Dabei war dieser begnadete Philologe kein platter Psychologist, sondern Feinarbeiter am Text. Kurzkes monumentaler Kommentar zu den "Betrachtungen eines Unpolitischen" führte tief ins Unterholz der heterogenen Quellen, die Mann beim "höheren Abschreiben" montierte. So wurden die "Betrachtungen" als insgeheim gar nicht so konservatives Buch sichtbar, das die spätere Entwicklung zur Demokratie schon enthielt.

Der 1943 geborene Kurzke war auch katholischer Theologe, Romantik-Forscher und passionierter Kenner des deutschsprachigen Kirchenlieds, darüber hinaus ein umfassend orientierter Intellektueller, der in der Frankfurter Allgemeinen Zeitung jahrelang eine regelmäßige Zeitschriftenschau verfasste.

Diese Spannweite machte ihn zu einem sensiblen, nervösen Leser, der seine Helden nicht körperlos im reinen Geistergespräch unter anderen Großen beließ, wie es vor allem eine Unsitte der Forschung zu Thomas Mann ist, die dessen Homoerotik als "Achilles-Ferse" (Dieter Borchmeyer) ins Aside schiebt, um dann nur noch von Schopenhauer oder Wagner zu sprechen. Kurzke referiert in seiner Biografie die lebensprägenden Verliebtheiten, und er war sich nicht zu schade, auch das Rauchen als integralen Bestandteil dieser hochdisziplinierten Existenz zu beschreiben.
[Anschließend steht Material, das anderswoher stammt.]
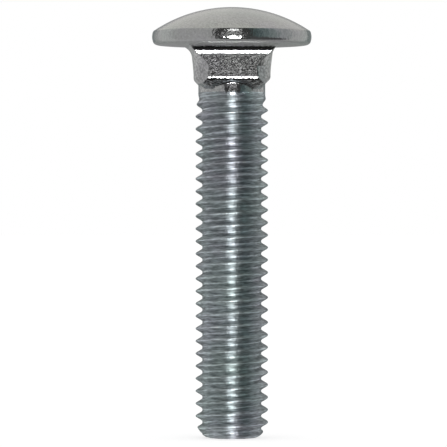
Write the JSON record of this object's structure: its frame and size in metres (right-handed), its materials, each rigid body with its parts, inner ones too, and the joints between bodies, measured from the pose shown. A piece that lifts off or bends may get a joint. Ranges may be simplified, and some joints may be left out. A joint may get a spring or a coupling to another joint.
{
  "type": "carriage bolt",
  "caption": "Round-head carriage bolt with a low domed head, a square neck and a coarse right-hand thread, in bright zinc-plated steel.",
  "frame": {"origin": "centre of the flat threaded end, on the shank's axis", "axes": "+Z along the shank's axis towards the head; X and Y square to the neck's flats"},
  "size_m": [0.0202, 0.0202, 0.0548],
  "materials": {
    "zinc_plate": "bright zinc plate with a clear passivate"
  },
  "bodies": {
    "root": {"carriage_bolt": "zinc_plate"}
  },
  "joints": []
}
Umgekehrt war er imstande, dem Materialisten Georg Büchner in einer großen Biografie die Religiosität abzulauschen. Die Spannung zwischen dem Leiblichen und dem Geistig-Geistlichen, die Kurzke immer wieder aufzeigte, dürfte seiner unaufdringlichen Katholizität entsprungen sein: Das Wort wurde Fleisch, sündhaft und erbarmenswürdig, auch in der Literatur. Am 17. Februar ist der menschenfreundliche Germanist Hermann Kurzke in Mainz, wo er jahrzehntelang einen Lehrstuhl innehatte, mit 81 Jahren verstorben.

Anmerkung der Redaktion: In einer früheren Version des Artikels war das Todesdatum von Hermann Kurzke falsch angegeben.